As described above, according to the image forming apparatus and the image forming method applied thereto, even though an accident incapable of arranging images on ejected paper sheets in predetermined order occurs in the image forming mode for forming an image on both sides of a recording medium such as a paper sheet having first and second sides, the main CPU 100 can determine that the accident has occurred.

More specifically, the main CPU 100 determines that an accident has occurred if paper sheets remain in the temporary stacking section when the double-sided image forming mode ends, and ejects all the paper sheets from the stacking section. After that, the main CPU executes the double-sided image forming mode again. If no paper sheets remain in the stacking section before the double-sided image forming mode ends, the main CPU 100 determines that an accident has occurred and immediately executes the double-sided image forming mode again.

By doing so, there can be provided an image forming apparatus capable of forming an image on both sides of a paper sheet in correct order and having a highly reliable double-sided image forming mode and an image forming method applied to the image forming apparatus.

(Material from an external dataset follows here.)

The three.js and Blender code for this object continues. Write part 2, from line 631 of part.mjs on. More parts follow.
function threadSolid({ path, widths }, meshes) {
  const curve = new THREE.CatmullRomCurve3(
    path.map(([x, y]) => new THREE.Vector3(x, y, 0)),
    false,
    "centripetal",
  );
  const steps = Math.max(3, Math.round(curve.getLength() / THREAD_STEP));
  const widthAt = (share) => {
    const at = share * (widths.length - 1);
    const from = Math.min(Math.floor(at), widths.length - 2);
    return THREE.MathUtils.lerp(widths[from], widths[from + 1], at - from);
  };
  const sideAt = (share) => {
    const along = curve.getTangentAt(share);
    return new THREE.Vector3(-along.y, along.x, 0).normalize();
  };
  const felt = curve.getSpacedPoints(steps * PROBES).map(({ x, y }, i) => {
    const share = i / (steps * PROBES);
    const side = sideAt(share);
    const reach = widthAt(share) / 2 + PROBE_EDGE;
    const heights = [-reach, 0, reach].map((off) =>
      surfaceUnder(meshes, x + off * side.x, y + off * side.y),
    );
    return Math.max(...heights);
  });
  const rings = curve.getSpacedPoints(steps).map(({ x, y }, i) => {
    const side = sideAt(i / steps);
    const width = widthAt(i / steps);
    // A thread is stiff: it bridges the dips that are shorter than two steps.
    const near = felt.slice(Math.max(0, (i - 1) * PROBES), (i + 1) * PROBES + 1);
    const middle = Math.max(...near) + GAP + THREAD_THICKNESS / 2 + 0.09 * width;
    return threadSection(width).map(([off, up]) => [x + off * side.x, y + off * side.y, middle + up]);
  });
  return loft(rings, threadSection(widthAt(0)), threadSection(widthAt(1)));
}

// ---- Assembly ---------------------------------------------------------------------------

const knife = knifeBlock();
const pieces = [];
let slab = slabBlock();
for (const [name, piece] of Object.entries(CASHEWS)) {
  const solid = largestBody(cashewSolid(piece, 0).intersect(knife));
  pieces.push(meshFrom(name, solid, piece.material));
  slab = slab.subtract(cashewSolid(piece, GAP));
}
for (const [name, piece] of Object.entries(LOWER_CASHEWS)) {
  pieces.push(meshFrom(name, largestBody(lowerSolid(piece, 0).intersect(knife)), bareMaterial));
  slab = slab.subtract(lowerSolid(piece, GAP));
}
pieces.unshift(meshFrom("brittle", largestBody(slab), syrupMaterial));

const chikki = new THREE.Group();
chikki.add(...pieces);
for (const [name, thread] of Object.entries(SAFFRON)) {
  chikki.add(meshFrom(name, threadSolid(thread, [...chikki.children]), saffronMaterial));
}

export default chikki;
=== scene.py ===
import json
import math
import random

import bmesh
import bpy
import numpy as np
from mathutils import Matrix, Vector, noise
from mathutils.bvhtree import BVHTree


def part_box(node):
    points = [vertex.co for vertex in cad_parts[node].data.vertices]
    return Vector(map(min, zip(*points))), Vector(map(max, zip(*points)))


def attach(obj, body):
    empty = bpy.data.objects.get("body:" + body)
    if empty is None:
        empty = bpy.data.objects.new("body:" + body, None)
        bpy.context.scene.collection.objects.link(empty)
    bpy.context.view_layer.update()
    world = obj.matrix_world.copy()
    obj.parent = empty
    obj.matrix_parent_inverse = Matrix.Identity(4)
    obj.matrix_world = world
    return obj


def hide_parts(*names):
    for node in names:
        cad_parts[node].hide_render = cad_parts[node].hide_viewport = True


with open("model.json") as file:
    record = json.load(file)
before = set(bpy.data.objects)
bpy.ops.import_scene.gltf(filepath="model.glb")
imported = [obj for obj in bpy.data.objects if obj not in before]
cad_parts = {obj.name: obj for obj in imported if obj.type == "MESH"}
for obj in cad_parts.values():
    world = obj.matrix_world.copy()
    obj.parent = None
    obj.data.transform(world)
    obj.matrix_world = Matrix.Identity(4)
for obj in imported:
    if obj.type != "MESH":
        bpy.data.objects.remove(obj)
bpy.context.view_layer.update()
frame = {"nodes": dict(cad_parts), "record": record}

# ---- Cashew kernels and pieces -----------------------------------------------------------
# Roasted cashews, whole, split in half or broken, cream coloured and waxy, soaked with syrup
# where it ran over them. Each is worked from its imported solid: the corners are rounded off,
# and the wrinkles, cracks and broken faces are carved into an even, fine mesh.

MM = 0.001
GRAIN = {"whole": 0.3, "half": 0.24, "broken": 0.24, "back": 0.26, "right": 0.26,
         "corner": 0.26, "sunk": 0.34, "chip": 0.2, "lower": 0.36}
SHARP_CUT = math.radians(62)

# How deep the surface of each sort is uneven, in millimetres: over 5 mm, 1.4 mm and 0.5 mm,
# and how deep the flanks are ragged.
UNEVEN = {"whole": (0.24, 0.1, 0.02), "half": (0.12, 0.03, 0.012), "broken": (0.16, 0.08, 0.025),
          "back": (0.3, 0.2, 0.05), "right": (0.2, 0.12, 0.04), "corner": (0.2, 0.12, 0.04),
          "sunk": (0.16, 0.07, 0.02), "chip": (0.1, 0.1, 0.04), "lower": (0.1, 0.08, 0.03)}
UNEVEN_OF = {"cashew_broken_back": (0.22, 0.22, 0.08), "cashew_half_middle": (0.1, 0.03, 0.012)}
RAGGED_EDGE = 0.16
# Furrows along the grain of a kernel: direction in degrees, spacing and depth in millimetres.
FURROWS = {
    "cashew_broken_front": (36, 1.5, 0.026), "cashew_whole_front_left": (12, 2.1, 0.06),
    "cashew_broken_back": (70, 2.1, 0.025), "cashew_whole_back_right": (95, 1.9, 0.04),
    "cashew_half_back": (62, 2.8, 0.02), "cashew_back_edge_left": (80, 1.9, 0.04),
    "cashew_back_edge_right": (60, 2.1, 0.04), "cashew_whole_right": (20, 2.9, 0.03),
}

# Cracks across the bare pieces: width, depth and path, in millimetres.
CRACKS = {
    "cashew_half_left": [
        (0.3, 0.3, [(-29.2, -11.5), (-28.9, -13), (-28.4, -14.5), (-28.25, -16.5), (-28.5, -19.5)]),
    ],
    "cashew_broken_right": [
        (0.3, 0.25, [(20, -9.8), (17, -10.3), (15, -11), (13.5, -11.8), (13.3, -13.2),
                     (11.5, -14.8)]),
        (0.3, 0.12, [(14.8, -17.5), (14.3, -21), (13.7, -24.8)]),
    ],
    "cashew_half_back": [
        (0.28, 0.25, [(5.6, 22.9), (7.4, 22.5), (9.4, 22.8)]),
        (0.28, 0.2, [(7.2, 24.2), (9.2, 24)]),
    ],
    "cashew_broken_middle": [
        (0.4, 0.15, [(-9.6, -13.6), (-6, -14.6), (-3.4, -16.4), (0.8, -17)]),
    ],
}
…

Additional advantages and modifications will readily occur to those skilled in the art. Therefore, the invention in its broader aspects is not limited to the specific details and representative embodiments shown and described herein. Accordingly, various modifications may be made without departing from the spirit or scope of the general inventive concept as defined by the appended claims and their equivalents.

Claims

1. An image forming method comprising:

forming an image on one side of each of a plurality of recording mediums based on image data edited in predetermined output order;

temporarily stacking the plurality of recording mediums, each bearing the image on one side thereof, in a stacking section, the recording mediums being stacked in a reverse state;

forming an image on another side of each of the recording mediums stacked in the reverse state based on the image data in predetermined timing, and then ejecting the recording mediums outside; and

ejecting a recording medium remaining in the stacking section outside when all images corresponding to the image data have been formed on the plurality of recording mediums; and

executing a series of image forming operations again to both sides of each of the plurality of recording mediums based on the image data.

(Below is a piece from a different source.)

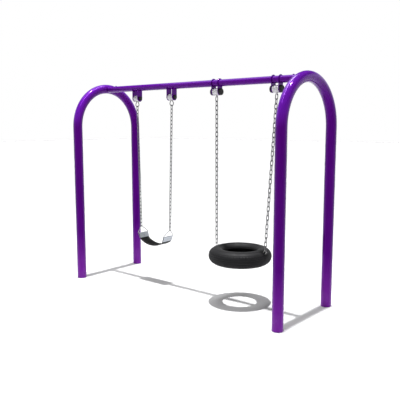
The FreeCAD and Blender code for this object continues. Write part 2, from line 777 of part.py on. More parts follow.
def build_hangers(kind, xs, pivot_z, plate, cap_diameter, cap_height):
    bolts = []
    nuts = []
    caps = []
    washers = []
    for (name, _), x in zip(SIDES, xs):
        save(kind + "_hanger_plates_" + name, *[plate(plate_x) for plate_x in plate_xs(x)])
        save(kind + "_bushes_" + name, *bushes(x, pivot_z))
        bolts.append(pivot_bolt(x, pivot_z))
        nuts.append(pivot_nut(x, pivot_z))
        caps += [bolt_cap(x, pivot_z, side, cap_diameter, cap_height) for _, side in SIDES]
        washers += thrust_washers(x, pivot_z)
    save(kind + "_pivot_bolts", *bolts)
    save(kind + "_pivot_nuts", *nuts)
    save(kind + "_bolt_caps", *caps)
    save(kind + "_thrust_washers", *washers)


def build_belt_swing():
    rivets = []
    drills = rivet_drills()
    for (name, side), x in zip(SIDES, BELT_HANGER_XS):
        save("belt_housing_" + name, housing(x, BELT_PIVOT_Z, BELT_HOUSING_D))
        save("belt_ring_" + name, pear_ring(x))
        links = chain(ring_bottom(x), triangle_top(side), BELT_CHAIN_WIRE, BELT_CHAIN_WIDTH,
                      BELT_CHAIN_PITCH, RING_WIRE, TRIANGLE_WIRE, False)
        save("belt_chain_" + name, *links)
        save("seat_triangle_" + name, triangle(side))
        save("seat_clamp_" + name, drilled(clamp(side), drills))
        rivets += [rivet(seat, side) for seat in rivet_seats(side)]
    insert = seat_strip(INSERT_THICK, INSERT_WIDTH, INSERT_FROM_BAR)
    belt = seat_strip(BELT_THICK, BELT_WIDTH, BELT_FROM_BAR).cut(insert)
    save("belt_insert", drilled(insert, drills))
    save("belt_seat", drilled(belt, drills))
    save("seat_rivets", *rivets)


def build_tyre_swing():
    for (name, side), x in zip(SIDES, TYRE_HANGER_XS):
        save("tire_housing_" + name, housing(x, TYRE_PIVOT_Z, TYRE_HOUSING_D).fuse(lug(x)).removeSplitter())
        links = chain(lug_bearing(x), bow_top(side), TYRE_CHAIN_WIRE, TYRE_CHAIN_WIDTH,
                      TYRE_CHAIN_PITCH, 0.0, UBOLT_WIRE, True)
        save("tire_chain_" + name, *links)
        save("tire_u_bolt_" + name, ubolt(side))
        save("tire_backing_plate_" + name, backing_plate(side))
        save("tire_u_bolt_nuts_" + name, *ubolt_nuts(side))
    save("tire", tyre())


os.makedirs("parts", exist_ok=True)
build_frame()
build_hangers("belt", BELT_HANGER_XS, BELT_PIVOT_Z, belt_plate, BELT_CAP_D, BELT_CAP_H)
build_hangers("tire", TYRE_HANGER_XS, TYRE_PIVOT_Z, tyre_plate, TYRE_CAP_D, TYRE_CAP_H)
build_belt_swing()
build_tyre_swing()
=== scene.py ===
# %% [markdown]
# # A swing frame with a belt swing and a tyre swing
#
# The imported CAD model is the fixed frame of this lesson. Every steel part keeps its CAD shape and gets
# a finish, and the rubber parts, which need grooves, ribs and rounded lips, are modelled here.
# The first cell loads the CAD model, and part_box reads the box of any part.

# %% Load the frame
import math

import bmesh
import bpy
from mathutils import Matrix, Vector


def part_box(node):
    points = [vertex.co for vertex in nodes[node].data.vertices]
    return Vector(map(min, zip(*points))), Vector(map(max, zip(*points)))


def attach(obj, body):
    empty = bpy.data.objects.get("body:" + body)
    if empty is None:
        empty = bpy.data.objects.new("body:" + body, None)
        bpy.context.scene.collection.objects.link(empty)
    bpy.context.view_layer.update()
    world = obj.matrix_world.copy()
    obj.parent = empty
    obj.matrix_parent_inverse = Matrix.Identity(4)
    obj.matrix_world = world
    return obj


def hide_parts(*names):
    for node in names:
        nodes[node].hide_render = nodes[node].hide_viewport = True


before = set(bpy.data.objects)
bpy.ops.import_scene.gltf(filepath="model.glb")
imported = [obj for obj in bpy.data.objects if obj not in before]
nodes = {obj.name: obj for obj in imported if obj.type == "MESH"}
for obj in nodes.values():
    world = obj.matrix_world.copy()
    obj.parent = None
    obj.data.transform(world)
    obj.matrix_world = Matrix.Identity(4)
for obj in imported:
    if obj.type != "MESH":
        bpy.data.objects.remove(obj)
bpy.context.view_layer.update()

# %% [markdown]
# ## Camera
#
# The view is from in front of the tyre end: 40 degrees round from the front, at the height of a raised
# hand, and tilted down slightly. A 50 mm lens on a 36 mm sensor keeps the arches' legs nearly parallel.

# %% Camera
CAMERA_PLACE = (4.2379, -4.9167, 1.9622)
CAMERA_ROUND = 40.06
CAMERA_DOWN = 7.61
camera_data = bpy.data.cameras.new("camera")
camera_data.lens = 50.0
camera_data.sensor_width = 36.0
camera = bpy.data.objects.new("camera", camera_data)
bpy.context.scene.collection.objects.link(camera)
camera.location = CAMERA_PLACE
camera.rotation_euler = (math.radians(90 - CAMERA_DOWN), 0, math.radians(CAMERA_ROUND))
bpy.context.scene.camera = camera
print("camera at", CAMERA_PLACE)

# %% [markdown]
# ## Floor and light
#
# The floor is plain and nearly white. One distant lamp straight overhead draws the clear shadows of the
# beam, the arches and the tyre on it. Gloss paint shows what it reflects, so the rest of the light is
# chosen for its reflection: a wide soft panel and a narrow strip overhead give the bends a streak, and the
# surroundings are white near the horizon, which gives the tubes pale rims, and nearly black above.

# %% A floor with a bare finish
FLOOR_HALF = 60.0
bpy.ops.object.select_all(action="DESELECT")
bpy.ops.mesh.primitive_plane_add(size=2 * FLOOR_HALF, location=(0, 0, 0))
floor = bpy.context.object
floor.name = "floor"
print("floor", floor.name)

# %% Lamps and surroundings
SUN_STRENGTH = 4.6
SUN_WIDTH = 1.5
WHITE_UP_TO = 0.28
DARK_FROM = 0.5


def panel(name, place, aim, width, height, watts):
    """A soft rectangular lamp that faces a point."""
    data = bpy.data.lights.new(name, "AREA")
    data.shape = "RECTANGLE"
    data.size = width
    data.size_y = height
    data.energy = watts
    lamp = bpy.data.objects.new(name, data)
    bpy.context.scene.collection.objects.link(lamp)
    lamp.location = place
    lamp.rotation_euler = (Vector(aim) - Vector(place)).to_track_quat("-Z", "Y").to_euler()
    return lamp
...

2. An image forming method comprising:

a first step of forming an image on one side of each of a plurality of recording mediums based on image data edited in predetermined output order, and temporarily stacking the plurality of recording mediums in a stacking section, the recording mediums being staked in a reverse state;

a second step of forming an image on another side of each of the recording mediums stacked in the reverse state based on the image data in predetermined timing, and ejecting the recording mediums outside; and

a third step of executing the first step again in a case where no recording medium remains in the stacking section before all images corresponding to the image data are formed on the plurality of recording mediums.

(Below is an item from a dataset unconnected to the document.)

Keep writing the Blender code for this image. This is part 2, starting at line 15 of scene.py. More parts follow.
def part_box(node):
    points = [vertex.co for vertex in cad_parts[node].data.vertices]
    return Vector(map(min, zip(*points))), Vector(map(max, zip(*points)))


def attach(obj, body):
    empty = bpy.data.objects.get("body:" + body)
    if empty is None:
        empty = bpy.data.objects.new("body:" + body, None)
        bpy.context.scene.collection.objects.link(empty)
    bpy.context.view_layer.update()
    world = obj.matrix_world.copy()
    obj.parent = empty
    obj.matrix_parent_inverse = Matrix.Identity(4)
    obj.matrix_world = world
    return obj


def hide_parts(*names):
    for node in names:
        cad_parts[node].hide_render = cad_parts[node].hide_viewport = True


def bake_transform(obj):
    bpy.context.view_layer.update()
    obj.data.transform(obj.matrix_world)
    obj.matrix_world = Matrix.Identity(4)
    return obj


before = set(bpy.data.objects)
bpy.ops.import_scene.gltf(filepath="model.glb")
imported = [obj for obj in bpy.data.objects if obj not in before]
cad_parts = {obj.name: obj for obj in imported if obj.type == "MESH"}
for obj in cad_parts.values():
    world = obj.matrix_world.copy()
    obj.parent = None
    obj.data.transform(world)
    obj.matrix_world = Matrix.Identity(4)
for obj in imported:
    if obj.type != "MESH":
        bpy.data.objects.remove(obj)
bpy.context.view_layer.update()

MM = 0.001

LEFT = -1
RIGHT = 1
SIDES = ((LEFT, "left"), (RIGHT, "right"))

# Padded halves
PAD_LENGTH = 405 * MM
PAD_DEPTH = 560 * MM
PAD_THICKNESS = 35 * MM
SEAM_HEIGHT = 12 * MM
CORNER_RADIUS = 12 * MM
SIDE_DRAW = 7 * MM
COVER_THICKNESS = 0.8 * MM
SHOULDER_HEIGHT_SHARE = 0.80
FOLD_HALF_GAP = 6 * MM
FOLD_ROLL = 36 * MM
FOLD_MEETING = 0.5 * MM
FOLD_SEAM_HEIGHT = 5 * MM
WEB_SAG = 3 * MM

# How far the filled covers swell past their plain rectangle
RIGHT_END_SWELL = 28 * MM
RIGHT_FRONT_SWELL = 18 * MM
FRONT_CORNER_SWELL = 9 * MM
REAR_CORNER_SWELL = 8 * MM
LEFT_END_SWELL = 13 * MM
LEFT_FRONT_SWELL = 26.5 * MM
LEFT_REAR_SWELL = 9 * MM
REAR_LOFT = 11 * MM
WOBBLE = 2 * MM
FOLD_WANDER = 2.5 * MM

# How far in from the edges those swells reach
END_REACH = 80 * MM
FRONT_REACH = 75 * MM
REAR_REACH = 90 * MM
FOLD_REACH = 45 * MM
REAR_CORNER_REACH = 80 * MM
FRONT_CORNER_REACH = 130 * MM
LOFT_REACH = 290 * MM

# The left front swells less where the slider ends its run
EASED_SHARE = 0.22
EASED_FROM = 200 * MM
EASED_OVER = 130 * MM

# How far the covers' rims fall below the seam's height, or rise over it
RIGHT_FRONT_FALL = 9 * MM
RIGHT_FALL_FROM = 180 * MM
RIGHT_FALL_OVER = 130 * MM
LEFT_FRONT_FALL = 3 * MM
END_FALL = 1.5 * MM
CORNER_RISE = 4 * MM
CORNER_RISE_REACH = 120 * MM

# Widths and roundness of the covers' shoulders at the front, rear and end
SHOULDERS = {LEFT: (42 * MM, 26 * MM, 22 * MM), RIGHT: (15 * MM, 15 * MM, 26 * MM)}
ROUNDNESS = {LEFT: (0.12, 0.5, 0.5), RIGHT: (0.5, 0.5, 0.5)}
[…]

3. An image forming method according to claim 2, further comprising a fourth step of ejecting a recording medium remaining in the stacking section outside when all images corresponding to the image data have been formed on the plurality of recording mediums.

4. An image forming method according to claim 3, further comprising a fifth step of executing the first step again after the fourth step is completed.

5. An image forming method according to claim 2, further comprising an ejecting step of ejecting a recording medium outside in a case where the recording medium is present in the stacking section before execution of the first step, and executing the first step in a case where no recording medium is present in the stacking section.

6. An image forming apparatus comprising:

image forming means for forming an image on a recording medium based on image data;

stacking means for temporarily stacking the recording medium in a reverse state, an image being formed on one side of the recording medium by the image forming means;

supplying means for supplying the recording medium stacked in the stacking means to the image forming means in predetermined timing;

sensing means for sensing whether the recording medium is present in the stacking means; and

control means having a double-sided image forming mode in which the image forming means forms images corresponding to image data on first and second sides of each of a plurality of recording mediums, said control means executing the double-sided image forming mode once again in a case where the sensing means senses that no recording medium remains in the stacking means before all the images corresponding to the image data are formed on the recording mediums stacked in the stacking means in the double-sided image forming mode.

7. An image forming apparatus according to claim 6, which further comprises ejecting means for ejecting the recording mediums outside, and in which the control means causes the ejecting means to eject the recording mediums outside in a case where the sensing means senses that the recording mediums remain in the stacking means when all images corresponding to the image data have been formed on the plurality of recording mediums stacked in the stacking means.

8. An image forming apparatus according to claim 7, wherein the control means causes the ejecting means to eject all recording mediums from the stacking means and then executes the double-sided image forming mode.

9. An image forming apparatus according to claim 7, wherein the control means determines whether a recording medium is present in the stacking means in response to a sensing result of the sensing means before the double-sided image forming mode is executed, and causes the ejecting means to eject a recording medium outside when the recording medium is present in the stacking means and executes the double-sided image forming mode when no recording medium is present in the stacking means.

10. An image forming apparatus comprising:

image formation means for forming an image on recording mediums based on image data;

stacking means for temporarily stacking the recording mediums, each bearing the image formed on one side thereof by the image formation means, the recording mediums being stacked in a reverse state;

supplying means for supplying the recording mediums stacked in the stacking means to the image formation means in predetermined timing;

sensing means for sensing whether a recording medium is present in said stacking means;

ejecting means for ejecting the recording mediums outside; and

control means having a double-sided image forming mode in which the image forming means forms images corresponding to image data on first and second sides of each of a plurality of recording mediums, said control means controlling the ejecting means to eject a recording medium outside in a case where the sensing means senses that the recording medium is present in the stacking means when all images corresponding to the image data have been formed on the plurality of recording mediums stacked in the stacking means in the double-sided image forming mode, and controlling the image forming means to form images again corresponding to the same image data as that applied in the double-side image forming mode.